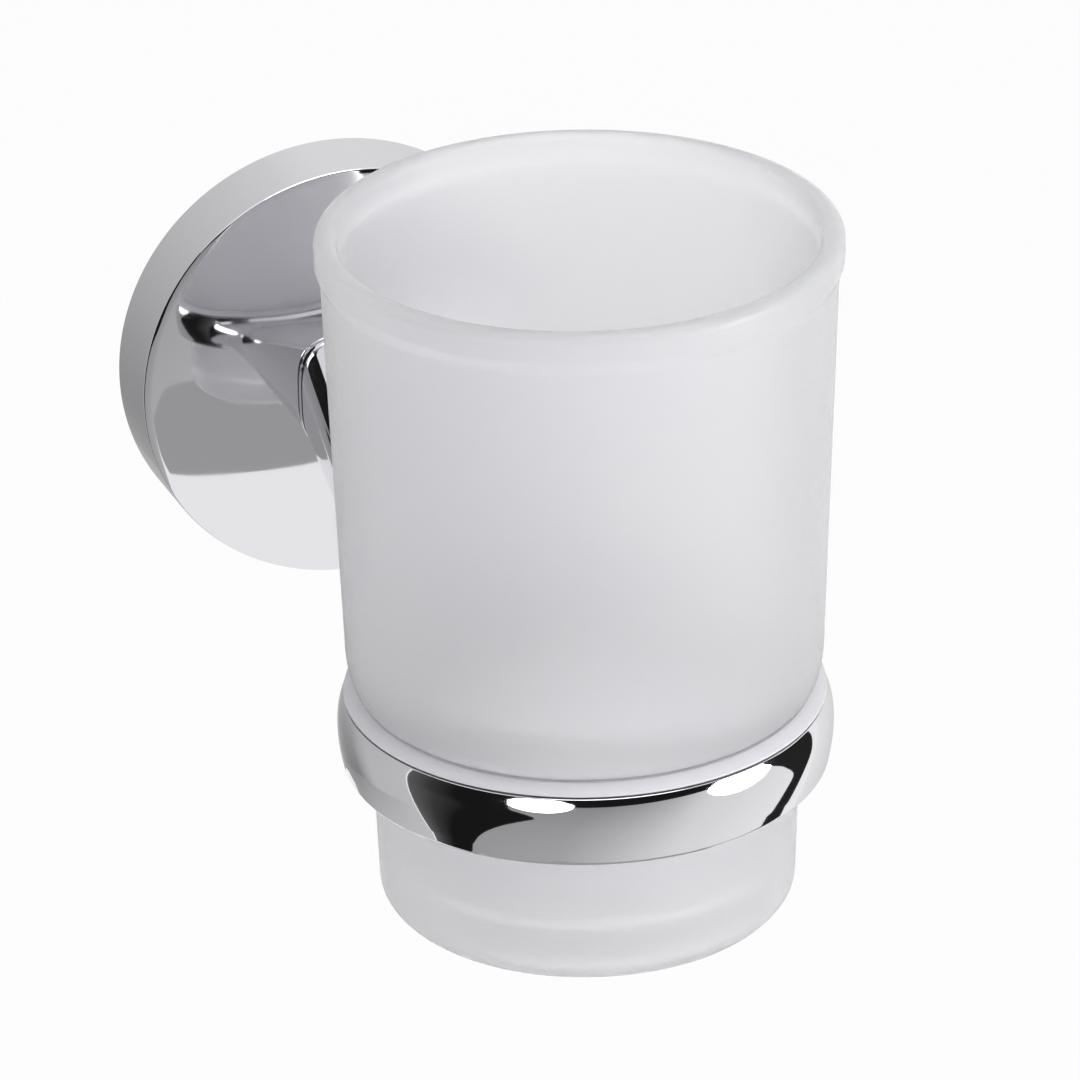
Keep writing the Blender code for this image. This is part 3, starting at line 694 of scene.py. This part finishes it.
def tumbler_outline(sizes):
    """Outline of the glass, from the inner bottom over the lip to the hollow under the foot.

    The shoulder is a quarter of an ellipse from the waist in to the seat.
    """
    bead_foot = sizes.height - sizes.bead_height
    step = sizes.shoulder_height + sizes.shoulder_rise
    wall = sizes.wall
    upper = soften([
        (0, sizes.foot_thickness, 0),
        (sizes.foot_radius - wall, sizes.foot_thickness, sizes.inner_foot_round),
        (sizes.lower_radius - wall, sizes.shoulder_height, sizes.inner_round),
        (sizes.waist_radius - wall, step, sizes.inner_round),
        (sizes.top_radius - wall, bead_foot, sizes.bead_round),
        (sizes.rim_radius - sizes.lip_width, sizes.height, sizes.lip_round),
        (sizes.rim_radius, sizes.height, sizes.lip_round),
        (sizes.rim_radius, bead_foot, sizes.bead_round),
        (sizes.top_radius, bead_foot - sizes.bead_round, sizes.bead_round),
        (sizes.waist_radius, step, 0),
    ], steps=GLASS_FILLET_STEPS)
    t = np.linspace(0, HALF_TURN / 2, SHOULDER_STEPS)[1:]
    across = sizes.waist_radius - sizes.shoulder_inset * (1 - np.cos(t))
    shoulder = np.stack([across, step - sizes.shoulder_rise * np.sin(t)], axis=1)
    lower = soften([
        (*shoulder[-1], 0),
        (sizes.lower_radius, sizes.shoulder_height, sizes.edge_round),
        (sizes.foot_radius, 0, sizes.foot_round),
        (sizes.kick_radius, 0, sizes.edge_round),
        (sizes.kick_radius - sizes.kick_depth, sizes.kick_depth, sizes.edge_round),
        (0, sizes.kick_depth, 0),
    ], steps=GLASS_FILLET_STEPS)
    return np.concatenate([upper, shoulder[:-1], lower])


class HOLDER_OT_base(bpy.types.Operator):
    """Make the round base on the wall"""

    bl_idname = "holder.make_base"
    bl_label = "Round base"

    def execute(self, context):
        sizes = settings("base")
        chrome = chrome_plate("base_chrome")
        cup = skin(turn(base_outline(sizes), forward=True), ring=True)
        boss = skin(boss_grid(sizes, settings("ring")), ring=True)
        base = piece("base", [cup, boss], chrome)
        bit = drill_bit(
            "grub_bit",
            sizes.grub_hole,
            (0, -sizes.grub_height, -sizes.back_radius - CUT_OVERRUN),
            (0, -sizes.grub_height, -sizes.back_radius + sizes.wall + CUT_OVERRUN),
            chrome,
        )
        cut(base, bit)
        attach(base, "holder")
        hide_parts("rosette")
        return {"FINISHED"}


class HOLDER_OT_ring(bpy.types.Operator):
    """Make the arm and the ring, one casting"""

    bl_idname = "holder.make_ring"
    bl_label = "Arm and ring"

    def execute(self, context):
        sizes = settings("ring")
        chrome = chrome_plate("arm_chrome")
        ring = skin(turn(ring_outline(sizes), centre=(0, -sizes.reach, 0)), ring=True)
        arm = skin(arm_grid(sizes))
        casting = piece("arm_and_ring", [arm, ring], chrome)
        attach(casting, "holder")
        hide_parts("ring_arm")
        return {"FINISHED"}


class HOLDER_OT_liner(bpy.types.Operator):
    """Make the plastic bush in the ring"""

    bl_idname = "holder.make_liner"
    bl_label = "Ring liner"

    def execute(self, context):
        ring = settings("ring")
        outline = liner_outline(settings("liner"), ring)
        grid = turn(outline, centre=(0, -ring.reach, 0))
        liner = piece("liner", [skin(grid, ring=True)], milky_plastic("liner_plastic"))
        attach(liner, "holder")
        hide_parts("ring_liner")
        return {"FINISHED"}


class HOLDER_OT_tumbler(bpy.types.Operator):
    """Make the frosted tumbler"""

    bl_idname = "holder.make_tumbler"
    bl_label = "Tumbler"

    def execute(self, context):
        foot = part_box("tumbler")[0][2]
        outline = tumbler_outline(settings("tumbler"))
        grid = turn(outline, centre=(0, -settings("ring").reach, foot))
        glass = piece("glass", [skin(grid)], frosted_glass("frosted_glass"))
        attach(glass, "tumbler")
        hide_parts("tumbler")
        return {"FINISHED"}


class HOLDER_OT_fixings(bpy.types.Operator):
    """Give the wall plate, the screws, the washer and the dowel their finish"""

    bl_idname = "holder.finish_fixings"
    bl_label = "Fixings"

    def execute(self, context):
        zinc, steel = bare_zinc("plate_zinc"), turned_steel("screw_steel")
        finishes = {
            "wall_plate": zinc,
            "set_screw": steel,
            "arm_screw": steel,
            "lock_washer": steel,
            "locating_pin": steel,
        }
        for name, material in finishes.items():
            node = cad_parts[name]
            node.data.materials.clear()
            node.data.materials.append(material)
        return {"FINISHED"}


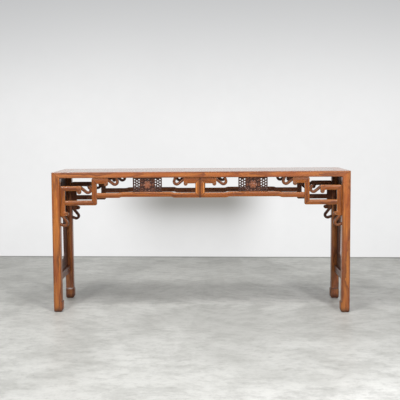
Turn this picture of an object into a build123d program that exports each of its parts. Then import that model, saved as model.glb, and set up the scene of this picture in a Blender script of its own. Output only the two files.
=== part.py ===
"""A long altar table in the corner-leg form, with fretwork aprons.

The top is a mitred frame round a floating panel. Its faces run flush into four square legs with
hoof feet, in a three-way mitre at each corner. The two long sides carry an openwork apron of
moulded bars whose free ends turn over in scrolls, and the front one holds two pierced blocks. Each
short side has one low stretcher and a ring of four thin boards let into the legs above it.

Millimetres. +X runs along the table, +Y to the back, +Z up. The origin is on the floor under
the middle of the table. Most pieces are drawn at the front left corner, with x counted from the
left outer face and y from the front outer face, and then placed and mirrored.
"""
from build123d import *
import os
from math import asin, atan2, cos, degrees, hypot, radians, sin, tan

# Overall size
length = 1830.0
depth = 490.0
height = 872.0

# Frame of the top
rail_height = 36.0
rail_width = 78.0
edge_round = 3.5
corner_curve = 8.0

# Panel and the battens that hold it flat
panel_thickness = 14.0
panel_tongue = 8.0
panel_tongue_thickness = 6.0
panel_tongue_cover = 4.0
panel_gap = 0.4
batten_count = 4
batten_width = 30.0
dovetail_height = 5.0
dovetail_neck = 16.0
dovetail_flare = 3.0
batten_tenon = 14.0
batten_tenon_height = 10.0

# Legs and feet
leg_size = 50.0
foot_height = 66.0
foot_lobe = 6.0
foot_shoulder = 4.5
foot_belly = 24.0
foot_toe_round = 12.0
foot_heel = 6.0
leg_tenon = 14.0
leg_tenon_cover = 7.0

# Stretchers of the short sides
stretcher_bottom = 178.0
stretcher_height = 46.0
stretcher_width = 28.0
stretcher_recess = 2.5
stretcher_tenon = 20.0
stretcher_tenon_thickness = 12.0
stretcher_tenon_height = 28.0

# Ring of boards on each short side
board_thickness = 12.0
board_recess = 4.0
board_groove = 6.0
top_board = 96.0
bottom_board = 66.0
stile_top = 106.0
stile_bottom = 88.0
opening_round = 34.0

# Fretwork aprons, in heights below the top frame
bar = 30.0
upper_bar = 37.0
apron_recess = 8.0
apron_depth = 28.0
bar_bevel = 3.0
bend_round = 10.0
corner_frame_drop = 50.0
corner_bar_length = 186.0
fret_width = 227.0
lower_bar_drop = 169.5
long_bar_drop = 124.0
scroll_bar_length = 100.0
centre_post = 29.0
hump_rise = 5.5
hump_start = 168.0
hump_end = 492.0
hump_slope = 24.0
fret_tenon = 10.0
fret_tenon_thickness = 9.0

# Scroll ends
tail = 17.0
scroll_radius = 25.0
scroll_reach = 68.0
scroll_rise = 25.0
scroll_tip_angle = 20.0
scroll_seat = 1.0
knob_radius = 12.0
knob_drop = 39.0

# Pierced blocks
block_start = 235.0
block_length = 178.0
block_thickness = 20.0
block_recess = 4.0
block_rim = 4.0
medallion_width = 88.0
medallion_relief = 3.0
petal_width = 16.0
pierce_columns = 3
pierce_rows = 5
pierce_web = 4.0

# Fit of the joints
fit = 0.2

rail_under = height - rail_height
centre = length / 2
stretcher_top = stretcher_bottom + stretcher_height
apron_middle = apron_recess + apron_depth / 2


def span(x0, x1, y0, y1, z0, z1):
    """A square-edged block between two corners."""
    return Pos(x0, y0, z0) * Box(x1 - x0, y1 - y0, z1 - z0, align=Align.MIN)


def along_y(face, y0, y1):
    """A face drawn in x and z, carried from y0 to y1."""
    return extrude(Plane.XZ.offset(-y0) * face, amount=y0 - y1)


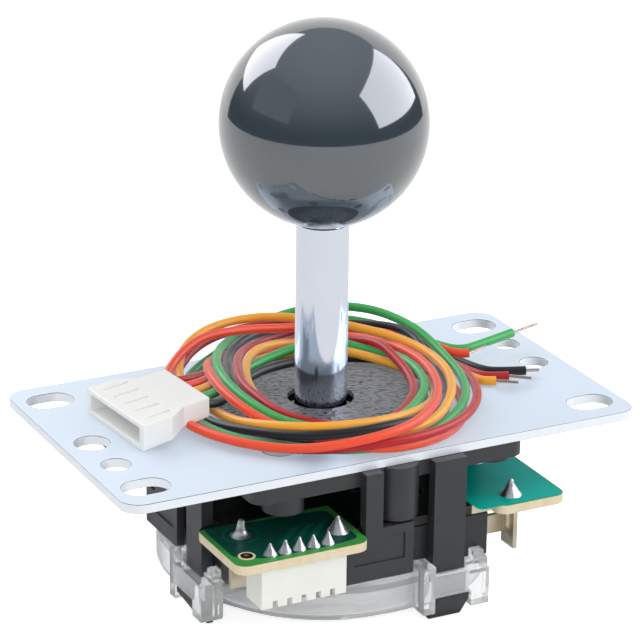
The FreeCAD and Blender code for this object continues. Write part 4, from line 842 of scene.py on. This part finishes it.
# %% Table and backdrop
FLOOR = -30.6
TABLE_GLOW = 0.75
FILL_LIGHT = 0.55
bpy.ops.object.select_all(action="DESELECT")
bpy.ops.mesh.primitive_circle_add(vertices=96, radius=0.55, fill_type="NGON", location=(0, 0, FLOOR * MM))
floor = settle(bpy.context.object, "studio_table")
table = bpy.data.materials.new("white_table")
table.use_nodes = True
tree = table.node_tree
tree.nodes.clear()
path = add(tree, "LightPath").outputs
seen = add(tree, "Math", {0: path["Is Camera Ray"], 1: path["Is Transmission Ray"]}, operation="MAXIMUM")
paint = add(tree, "BsdfDiffuse", {"Color": linear("#f2f2f2")})
share = add(tree, "Math", {0: seen.outputs["Value"], 1: TABLE_GLOW}, operation="MULTIPLY")
lift = add(tree, "Emission", {"Color": linear("#ffffff"), "Strength": share.outputs["Value"]})
both = add(tree, "AddShader", {0: paint.outputs["BSDF"], 1: lift.outputs["Emission"]})
add(tree, "OutputMaterial", {"Surface": both.outputs["Shader"]})
floor.data.materials.append(table)

world = bpy.data.worlds.new("studio")
bpy.context.scene.world = world
world.use_nodes = True
tree = world.node_tree
tree.nodes.clear()
path = add(tree, "LightPath").outputs
seen = add(tree, "Math", {0: path["Is Camera Ray"], 1: path["Is Glossy Ray"]}, operation="MAXIMUM")
seen = add(tree, "Math", {0: seen.outputs["Value"], 1: path["Is Transmission Ray"]}, operation="MAXIMUM")
strength = add(tree, "MapRange", {"Value": seen.outputs["Value"], "To Min": FILL_LIGHT, "To Max": 1.0})
sky = add(tree, "Background", {"Color": linear("#ffffff"), "Strength": strength.outputs["Result"]})
add(tree, "OutputWorld", {"Surface": sky.outputs["Background"]})
print("table and backdrop ready")

# %% [markdown]
# Four large lamps give soft light from the right, the left, above and low in front. They are hidden from the camera
# and from mirrors, because the boxes are what mirrors show.

# %% Lamps
AIM = Vector((0, 0, 0.02))


def lamp(name, place, size, power):
    """A soft rectangular lamp that faces the lever and isn't mirrored itself."""
    data = bpy.data.lights.new(name, "AREA")
    data.shape = "RECTANGLE"
    data.size, data.size_y = size
    data.energy = power
    light = bpy.data.objects.new(name, data)
    bpy.context.scene.collection.objects.link(light)
    turn = (place - AIM).to_track_quat("Z", "Y").to_matrix().to_4x4()
    light.matrix_world = Matrix.Translation(place) @ turn
    light.visible_camera = False
    light.visible_glossy = False
    light.visible_transmission = False


lamp("right_lamp", direction(113, 35, 0.8), (0.8, 0.6), 2.2)
lamp("left_lamp", direction(-40, 38, 0.8), (0.7, 0.5), 1.6)
lamp("top_lamp", direction(180, 78, 0.9), (0.7, 0.7), 1.6)
lamp("front_lamp", direction(205, 12, 0.9), (0.8, 0.5), 2.2)
print(len(bpy.data.lights), "lamps")
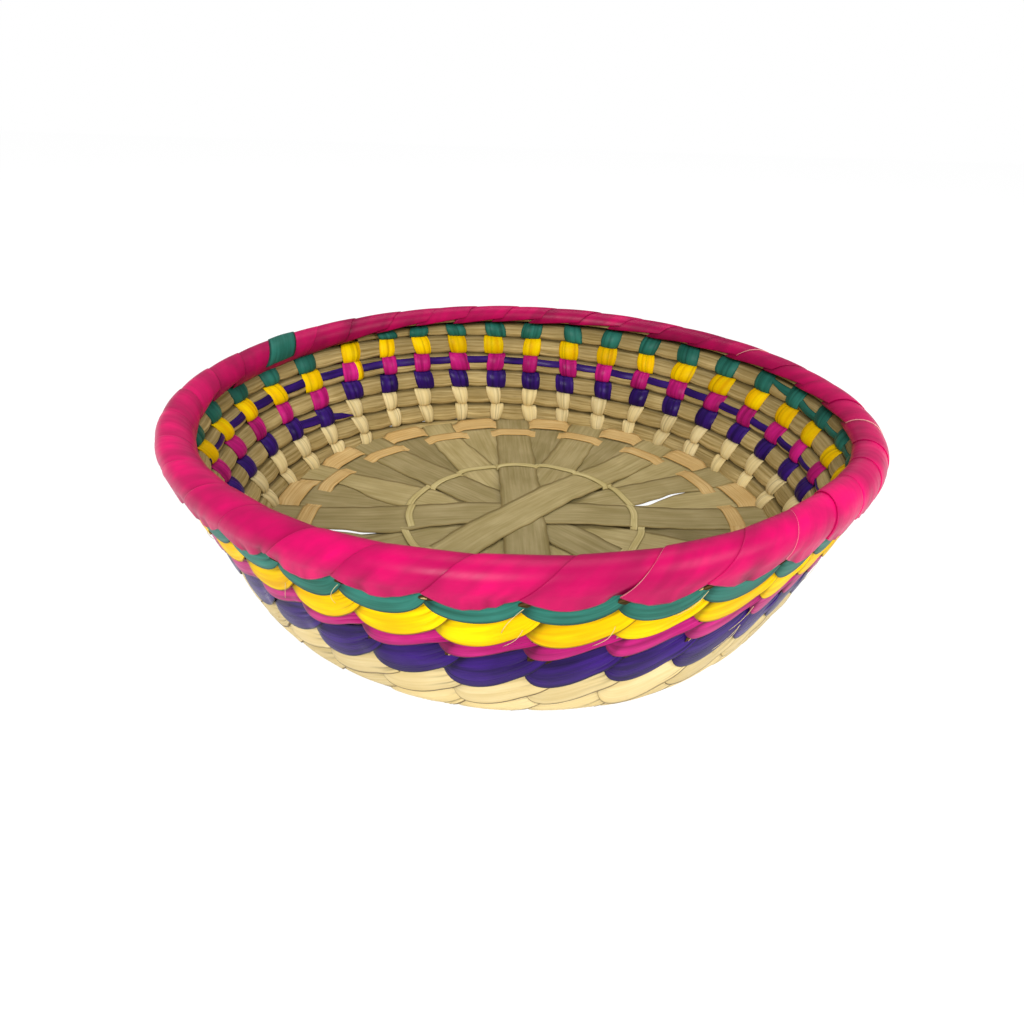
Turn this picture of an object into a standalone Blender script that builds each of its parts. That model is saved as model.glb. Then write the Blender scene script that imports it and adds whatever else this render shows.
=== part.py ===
"""A coiled palm-leaf tortilla basket, built as it is made.

Sixteen floor arms cross in the middle and are twined together. Six turns of a leaf
bundle climb from them as the wall, each bound by its own coloured strip, stitch by
stitch, and a thicker bundle closes the rim. Lengths are in metres, angles in
degrees. +Z is up, and the origin is at the middle of the underside.
"""

import math

import bmesh
import bpy

# Wall: rows of one climbing coil, counted from the bottom
ROWS = 6
STITCHES = 36
FIRST_ROW_RADIUS = 0.1073
ROW_RISE = 0.0081
ROW_FLARE = 0.00306
RIM_HALF_DEPTH = 0.0052
RIM_RISE = 0.0061
RIM_TOP_RISE = 0.0058

# Leaf strips and the play between neighbours
WRAP_LEAF = 0.0004
FLOOR_LEAF = 0.00035
CLEAR = 0.0003
STACK_CLEAR = 0.0002

# Bundle inside a wall row, measured from its middle line
CORE_DEPTH_IN = 0.0021
CORE_DEPTH_OUT = 0.0028
CORE_CORNER_SHARE = 0.55

# Bundle inside the rim
RIM_CORNER_SHARE = 0.6
RIM_TOP_SHARE = 0.55
RIM_BULGE_SHARE = 0.35

# Where the coil climbs from one row to the next, and where its colour changes
CLIMB_START = 63.0
CLIMB_ANGLE = 116.7
FIRST_STITCH = 129.3
COLOUR_CHANGE_STITCHES = 1.5
WEDGE_STITCHES = 3
TAIL_SHARE = 0.3

# Hand-made unevenness at the height of the rim
OVAL_SWELL = 0.0035
OVAL_DIRECTION = 14.1
THREE_SIDED_SWELL = 0.0018
THREE_SIDED_DIRECTION = 37.1
SADDLE_RISE = 0.0026
SADDLE_DIRECTION = 101.7

# Dents in the wall: their reach to each side in degrees, and how deep they are below and above
DENT_DIRECTIONS = (317.0, 225.0)
DENT_REACHES = (21.0, 18.0)
DENT_DEPTHS_BELOW = (0.0049, 0.0013)
DENT_DEPTHS_ABOVE = (0.0026, 0.0016)
DENT_START_SHARE = 0.56

# Floor: crossing strips, filler wedges between them and the twined rings
FLOOR_STRIPS = 8
FLOOR_STRIP_WIDTH = 0.017
FIRST_STRIP_DIRECTION = 4.25
STRIP_LEVELS = (5, 2, 7, 4, 6, 1, 3, 0)
FLOOR_SLIT = 0.0015
FILLER_TIP_WIDTH = 0.002
CROSSING_MARGIN = 0.0008
RAMP_LEVEL_SHARE = 0.5
INNER_TWINE_RADII = (0.0470, 0.0502)
INNER_TWINE_WIDTH = 0.0026
OUTER_TWINE_A_INSET = 0.0105
OUTER_TWINE_A_WIDTH = 0.0070
OUTER_TWINE_B_INSET = 0.0198
OUTER_TWINE_B_WIDTH = 0.0056
TWINE_EDGE_PLAY = 0.0001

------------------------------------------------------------

Print the records above verbatim from their first line to the line containing "under the foot.", both included, and stop there.

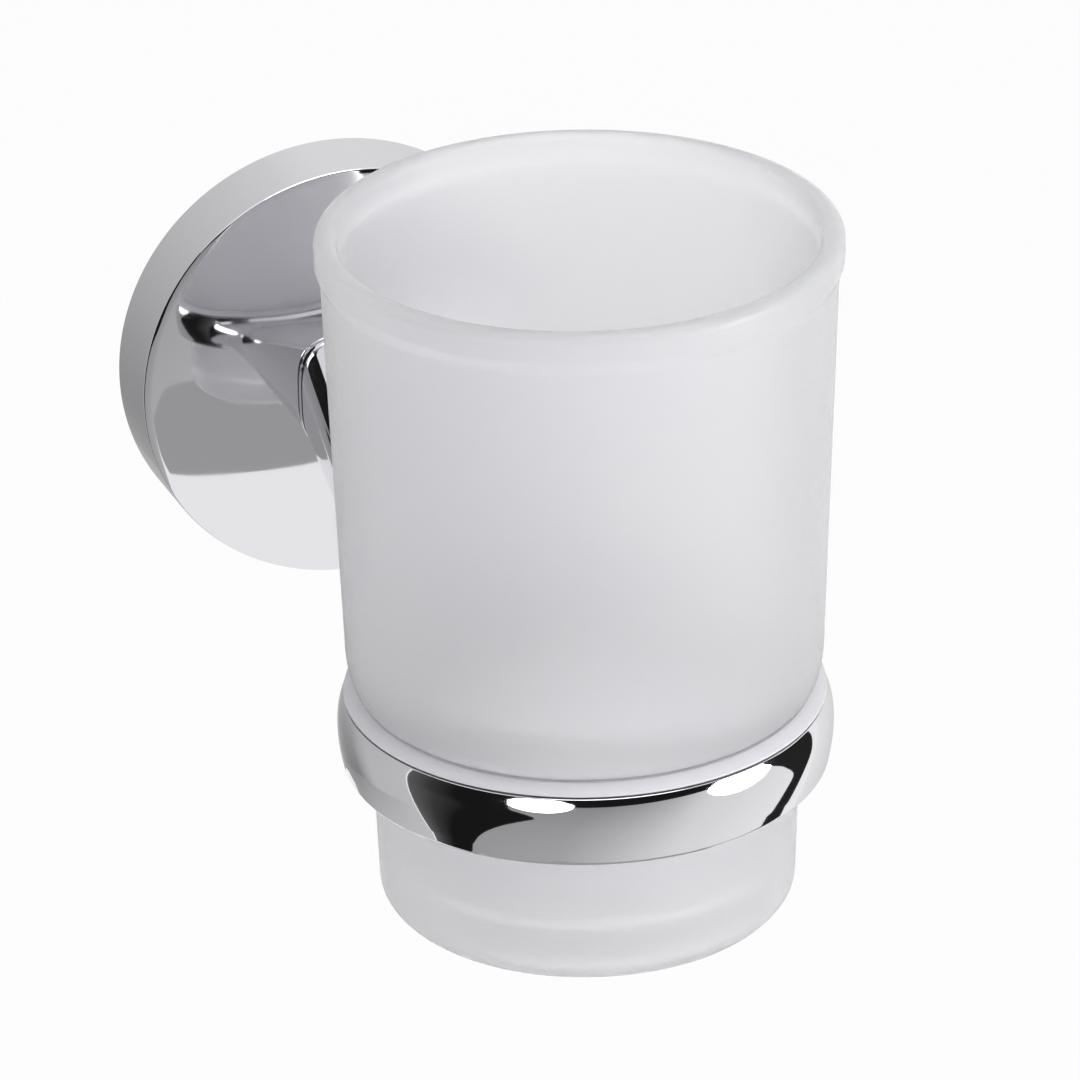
Keep writing the Blender code for this image. This is part 3, starting at line 694 of scene.py. This part finishes it.
def tumbler_outline(sizes):
    """Outline of the glass, from the inner bottom over the lip to the hollow under the foot.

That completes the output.